In a post-credits scene at the end of Glorification, C.C. is shown riding on horseback towards a ceremony at Jeremiah Gottwald's orange farm that he and Shirley are hosting. The tracks from the hay cart she rode on at the end of the original series are shown on the road she is traveling on.

==Voice cast==

| Character | Japanese voice cast |
|---|---|
| Lelouch Lamperouge | Jun Fukuyama Sayaka Ohara (young) |
| Suzaku Kururugi | Takahiro Sakurai Akeno Watanabe (young) |
| C.C | Yukana |
| Kallen Kouzuki | Ami Koshimizu |
| Nunnally vi Britannia | Kaori Nazuka |
| Charles vi Britannia | Norio Wakamoto |
| V.V. | Eisuke Kawashiro |
| Cornelia li Britannia | Junko Minagawa |
| Euphemia li Britannia | Omi Minami |
| Rolo Lamperouge | Takahiro Mizushima |
| Shirley Fenette | Fumiko Orikasa |
| Milly Ashford | Sayaka Ohara |
| Rivalz Cardemonde | Noriaki Sugiyama |

==Production==
In June 2017, it was announced that a three-part compilation film of Code Geass was in the works, with series director Gorō Taniguchi and writer Ichirō Ōkouchi returning for the films. Taniguchi confirmed that while the films are recap of the television series, there are few changes to the storylines. Many of the key staff members from the television series were credited for their respective roles; manga artist group CLAMP for their character design concept, with Takahiro Kimura as an animation character designer, and Kōtarō Nakagawa and Hitomi Kuroishi for their musical scores.

The voice cast from the television series reprised their respective roles to re-record their old dialogues and new ones for the new scenes.
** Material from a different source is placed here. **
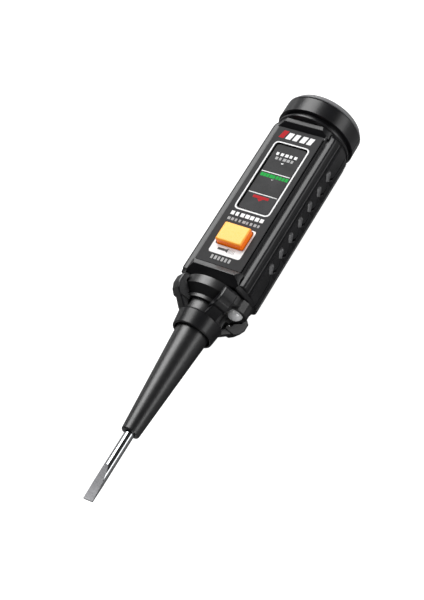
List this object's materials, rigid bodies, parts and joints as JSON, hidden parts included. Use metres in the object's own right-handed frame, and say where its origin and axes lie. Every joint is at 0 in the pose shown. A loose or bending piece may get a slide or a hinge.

The opening songs from the television series were used in the compilation films' openings. The new ending songs were announced: "Only Red is Missing" (赤だけが足りない, Aka dake ga tarinai), sung by Iris was used in Initiation, "The Moon", sung by Sakura Fujiwara, was used in Transgression, and "NE:ONE", sung by Survive Said the Prophet, was used in Glorification.

==Release==
The three-part film was released in Japanese theaters; Initiation was released on October 21, 2017, Transgression was released on February 10, 2018, and Glorification on May 26, 2018.

==Reception==
===Box office===
Transgression debuted at number eight in the Japanese box office.

===Critical reception===
James Beckett of Anime News Network gave the three-part film "C+" rating, and states "If you like your robot wars filled with magic, melodrama, and more beautiful CLAMP boys than you can shake a stick at, then the original Code Geass will likely be worth your time." Comic Book Resources published an article listing places where—in writer Liz Adler's opinion—the films improved upon the anime, and where the original anime was better. Panos Kotzathanasis of Asian Movie Pulse gave a mostly positive review of Initiation. Sarah Rawlings of Anime UK News rated Initiation 7/10.

==Sequels==

The sequel was teased when the three-part film was first announced. In August 2018, it was revealed that the sequel is going to be an anime film, and returning key staff and cast members from the anime television series and the three-part film were announced for the film. The sequel film, titled Code Geass Lelouch of the Re;surrection (コードギアス 復活のルルーシュ, Kōdo Giasu Fukkatsu no Rurūshu) was released in Japanese theaters on February 9, 2019. It was followed by a sequel four-part film, Code Geass: Rozé of the Recapture (コードギアス 奪還のロゼ, Kōdo Giasu: Dakkan no Roze), released in 2024.